XVIII. Souffre que j’oublie un instant mon sujet pour m’élever contre la sensualité du siècle. Rien de plus beau, dit-elle, qu'un rouget expirant. Dans cette lutte, où son dernier souffle s’exhale, il se colore d’un rouge vif, qui peu après vient à pâlir ; quelle succession ménagée de nuances, et par quelles teintes indécises il passe de la vie à la mort[1] ! Dans quelle longue léthargie a sommeillé le génie des cuisines ! Qu’il s’est éveillé tard, et que tard il s’est aperçu des restrictions qui le sevraient de telles délices ! Un si grand, un si merveilleux spectacle avait fait jusque-là le plaisir de vils pêcheurs ! Qu’ai-je affaire d’un poisson tout cuit, qui ne vit plus ? Qu’il meure dans son assaisonnement. Nous admirions jadis qu’il y eût des gens assez difficiles pour ne pas toucher à un poisson qui ne fût du jour même, et, comme ils disent, qui ne sentît encore la mer.
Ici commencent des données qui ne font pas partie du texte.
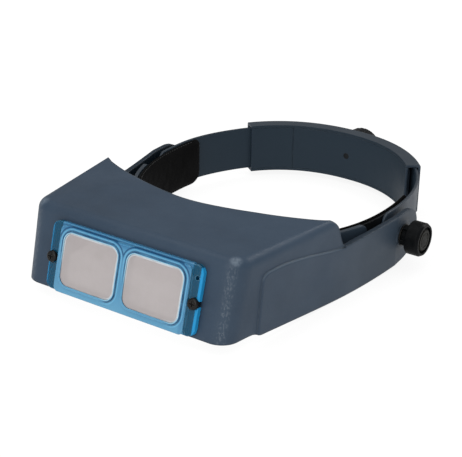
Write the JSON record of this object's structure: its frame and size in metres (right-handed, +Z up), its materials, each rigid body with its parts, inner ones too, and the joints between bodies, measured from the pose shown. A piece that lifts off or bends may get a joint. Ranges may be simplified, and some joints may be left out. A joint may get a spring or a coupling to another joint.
{
  "type": "head visor magnifier",
  "caption": "Tilting magnifier visor: a hood with a clear twin-lens plate on an adjustable padded headband, clamped by a side knob.",
  "frame": {"origin": "midway between the two pivots, on the pivot axis, at the band's mid-height", "axes": "+X to the wearer's left along the pivot axis, -Y to the front towards the lenses, +Z up"},
  "size_m": [0.1992, 0.2738, 0.0514],
  "materials": {
    "slate_plastic": "moulded, fine satin grain",
    "blue_acrylic": "clear tinted acrylic, polished, bright edges",
    "lens_glass": "polished optical glass",
    "black_plastic": "moulded, satin",
    "cap_plastic": "moulded, semi-gloss",
    "black_screw": "black oxide steel",
    "steel": "zinc-plated steel",
    "washer_nylon": "black nylon",
    "pad_fabric": "woven cover over foam, stitched edges"
  },
  "bodies": {
    "front_band": {"front_strap": "slate_plastic", "pad_carrier": "black_plastic", "pad_studs": "black_plastic", "comfort_pad": "pad_fabric", "pivot_bolt_left": "steel", "pivot_bolt_right": "steel", "friction_washer_left": "washer_nylon", "friction_washer_right": "washer_nylon", "spring_washer_right": "black_screw", "pivot_nut_right": "black_plastic"},
    "visor": {"visor_hood": "slate_plastic", "lens_plate": "blue_acrylic", "left_lens": "lens_glass", "right_lens": "lens_glass", "lens_plate_screws": "black_screw", "lens_plate_nuts": "steel"},
    "tension_knob_left": {"tension_knob_left": "black_plastic", "knob_cap_left": "cap_plastic", "spring_washer_left": "black_screw"},
    "left_strap": {"left_strap": "slate_plastic"},
    "right_strap": {"right_strap": "slate_plastic"},
    "rear_housing": {"rear_housing_outer": "slate_plastic", "rear_housing_inner": "slate_plastic", "detent_washer": "steel"},
    "size_knob": {"adjust_knob": "black_plastic", "adjust_knob_screw": "black_screw", "pinion": "black_plastic"}
  },
  "joints": [
    {"name": "visor_tilt", "type": "hinge", "parent": "front_band", "child": "visor", "pos_m": [0, 0, 0], "axis": [-1, 0, 0], "range_deg": [-25, 60]},
    {"name": "tension_knob_left_turn", "type": "hinge", "parent": "front_band", "child": "tension_knob_left", "pos_m": [0.09, 0, 0], "axis": [1, 0, 0], "range_deg": [-180, 180]},
    {"name": "size_slide", "type": "slide", "parent": "front_band", "child": "rear_housing", "axis": [0, 1, 0], "range_m": [-0.0035, 0.0035]},
    {"name": "left_strap_flex", "type": "hinge", "parent": "front_band", "child": "left_strap", "pos_m": [0.0822, 0, 0], "axis": [0, 0, 1], "range_deg": [-2.6, 2.6]},
    {"name": "right_strap_flex", "type": "hinge", "parent": "front_band", "child": "right_strap", "pos_m": [-0.0822, 0, 0], "axis": [0, 0, 1], "range_deg": [-2.6, 2.6]},
    {"name": "size_knob_turn", "type": "hinge", "parent": "rear_housing", "child": "size_knob", "pos_m": [0, 0.1, 0], "axis": [0, 1, 0], "range_deg": [-48, 48]}
  ],
  "couplings": [
    {"joint": "left_strap_flex", "follows": "size_slide", "rad_per_m": -12.165},
    {"joint": "right_strap_flex", "follows": "size_slide", "rad_per_m": 12.165},
    {"joint": "size_knob_turn", "follows": "size_slide", "rad_per_m": 228.5}
  ]
}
Aussi l’amenait-on en grande hâte, et les porteurs de marée, accourant hors d’haleine et avec grands cris, voyaient tout s’écarter devant eux. Où n’a-t-on pas poussé le raffinement ? Le poisson d’aujourd’hui, s’il a cessé de vivre, est déjà gâté pour eux. « C’est aujourd’hui qu’on l’a péché. » Je ne saurais me fier à vous sur un point de cette importance. Je ne dois en croire que moi-même : qu’on l’apporte ici ; qu’il meure sous mes yeux. Le palais de nos gourmets est devenu si délicat, qu’ils ne peuvent goûter le poisson s’ils ne l’ont vu dans le repas même nager et palpiter. Tout ce que gagne de nouvelles ressources un luxe bientôt à bout d’inventions, est prodigué en combinaisons chaque jour plus subtiles, en élégances plus extravagantes, faisant fi des recettes connues. On nous disait hier : « Rien de meilleur qu’un rouget de rocher ; » on nous dit aujourd’hui : « Rien de plus charmant qu’un rouget qui rend le dernier souffle. Passez-moi le bocal ; que je l’y voie tressaillir et s’agiter. » Après un long et pompeux éloge, on le tire de ce vivier de cristal ; alors au plus fin connaisseur à en faire la démonstration : « Voyez comme il s’allume d’un pourpre éclatant, plus vif que le plus beau carmin : voyez ces veines courir le long de ses flancs ; et le ventre ! il est tout sang, on le dirait[2] ; et ce reflet d'azur qui a brillé comme l’éclair ! Ah ! il devient roide, il pâlit ; toutes ses couleurs expirent en une seule. » Pas un de ces hommes n’assiste à l’agonie d’un ami ;

  1. Au lieu de in ceteras facies…coloris, je lis, d’après un Mss. : incerti facies inter vitam et mortem coloris est ! Vacatio… et plus loin : Quam sero experrecta… Lemaire : qua sero expressa
  2. Trois Mss. : sanguinem. Un seul : sanguineum.